The following day the riders will set off from Morro d’Oro heading for Le Marche, in what is considered the queen stage of the “Corsa dei Due Mari”, given the uphill finish at Sarnano Sassotetto. The kilometres are 168, none of which are flat. Right from the start various ups and downs will be waiting for the athletes, including the climbs of Notaresco (4.2 km at 3.9%), Bellante (2.5 km at 5.3%), Offida (5.7 km at 4.2%), Rustici (1.8 km at 6.2%) followed by the KOM of San Ginesio (5 km at 3.7%) and Gualdo (4.8 km at 5.5%). However, the race will most likely be decided by the uphill finish at Sarnano Sassotetto (13.1 km at 7.4%), a tough and scenically stunning climb that will undoubtedly dig important gaps and may give us a clear indication of who the final winner might be.
However, the following day’s stage, featuring the so-called muri marchigiani (the Marche walls), will give the brave a chance to overturn the result of the previous day’s uphill finish.
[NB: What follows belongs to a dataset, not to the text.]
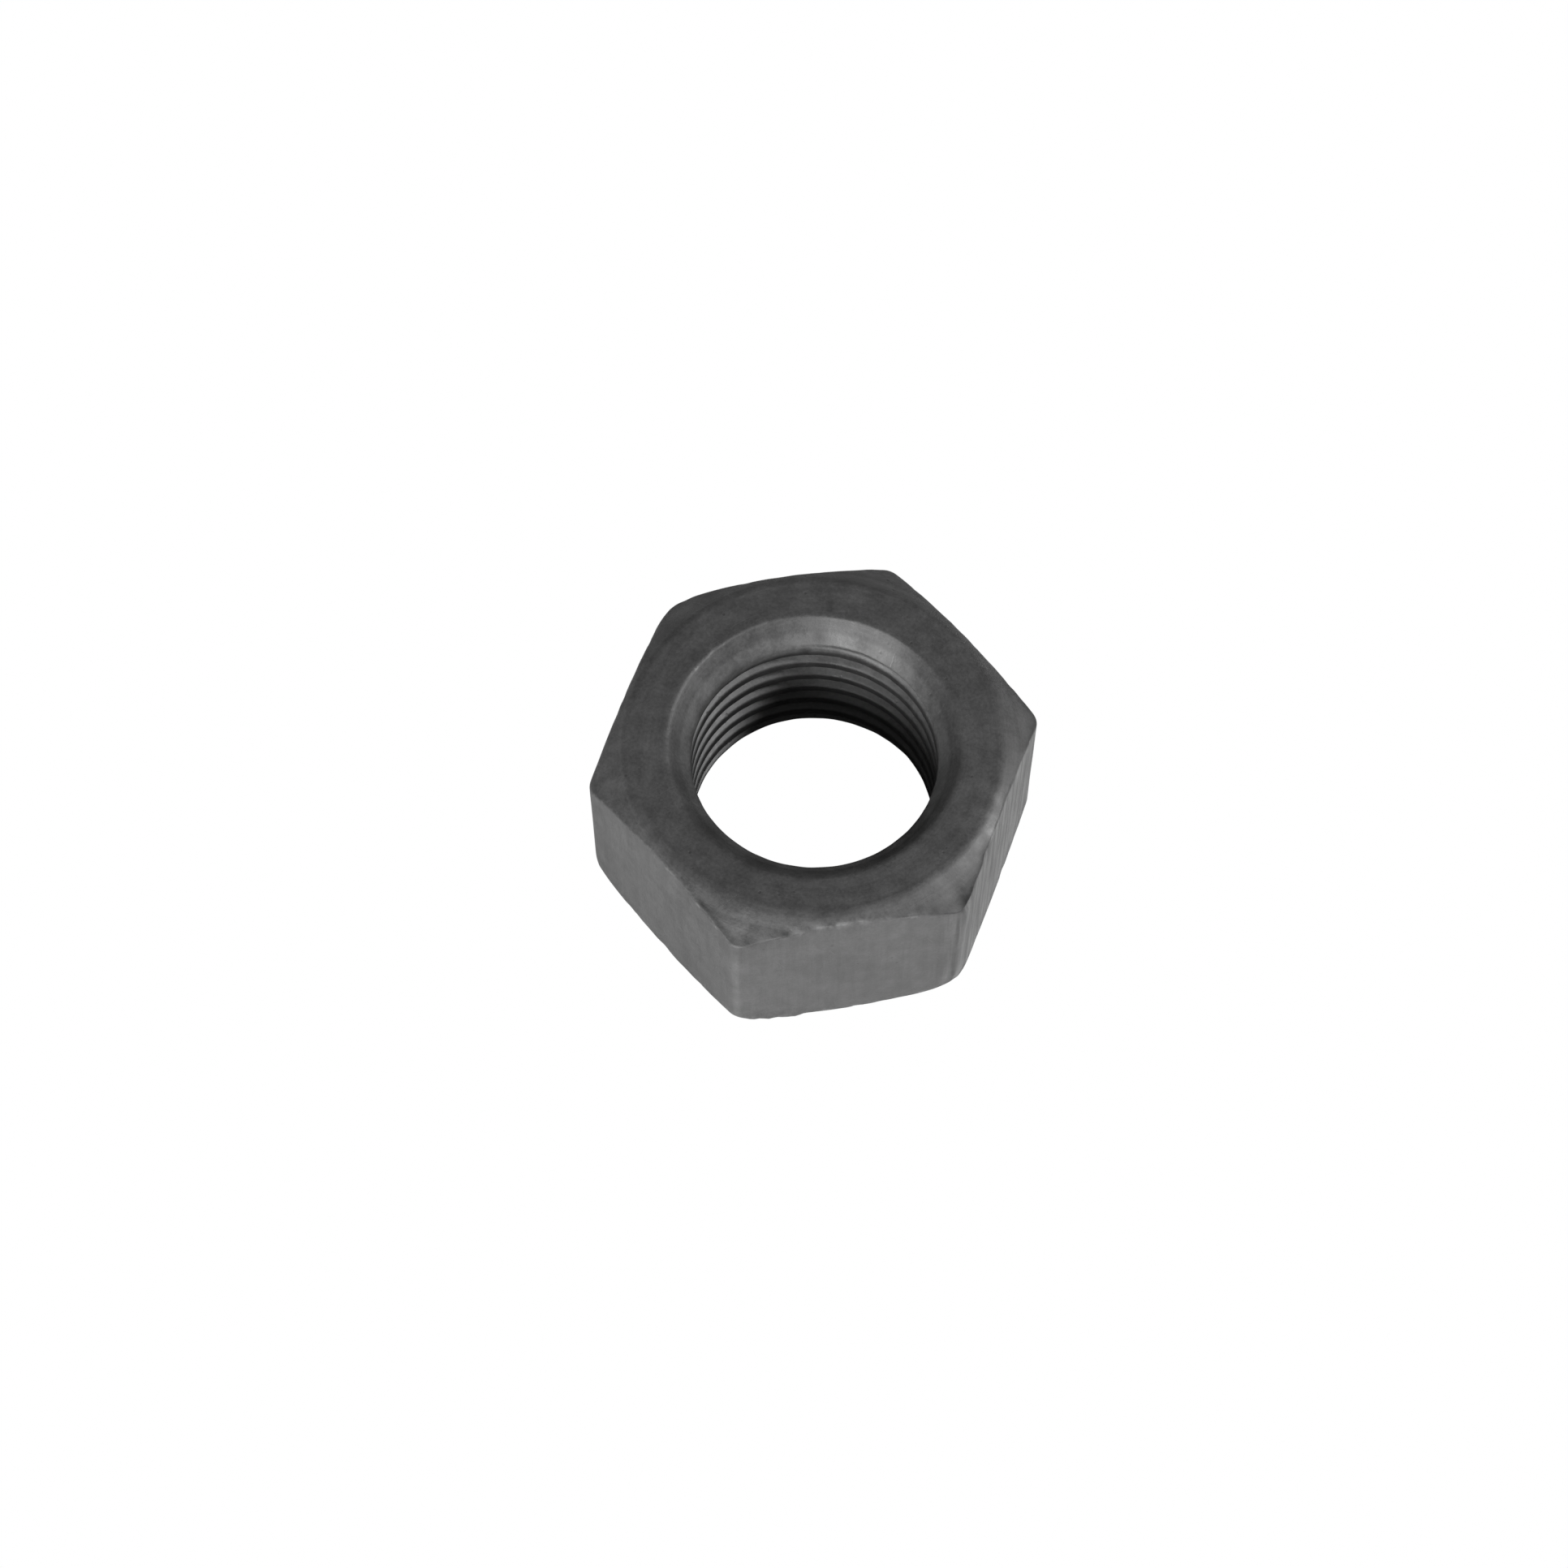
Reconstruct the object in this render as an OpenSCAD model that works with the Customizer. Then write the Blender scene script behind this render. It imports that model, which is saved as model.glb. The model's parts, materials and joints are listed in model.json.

From Osimo Stazione to Osimo, 194 breathtaking km are expected, with an endless series of climbs that will undoubtedly break the peloton up pretty quickly. The stage starts with the climbs of Recanati (5.9 km at 4.1%), the wall of Santa Maria del Monte (1.8 km at 8.5%), which counts as KOM, and then Macerata (3.1 km at 5.2%), Treia (3.9 km at 3.8%), Montecassiano (1.3 km at 5.7%) and Montefano (2.9 km at 4.3%), before entering the Osimo circuit, 34.2 km long and to be repeated three times. The ring starts with a 1300-metre stretch at 6.4%, while the last 15 km feature, in succession, the Abbadia climb (2.1 km at 5.7%), the extremely tough Costa del Borgo Wall (2.3 km at 7.7%, but with about 1 km constantly at 15% in the central part) with the last stretch completely on dirt road, and finally the last climb leading to Osimo, 1.8 km long with a 5.7% gradient. Considering that all this will have to be repeated three times, we can bet this stage won’t be short on surprises for us.
As tradition has it, the final stage will be held in San Benedetto del Tronto. No time trial this time, but a road stage probably reserved for the sprinters. During its 154 km, the stage is expected to be quite hectic in the first part, thanks to the climbs of Monteprandone (4.6km at 5%), the KOM of Cossignano (2.7km at 6.7%), Montalto delle Marche (1.4km at 5.6%), Carassai (3.4km at 6, 3%) and Ripatransone (8.5 km at 4.5%), but the final 90 km will be completely flat, with a 14.6 km circuit in San Benedetto del Tronto that the riders will have to tackle five times.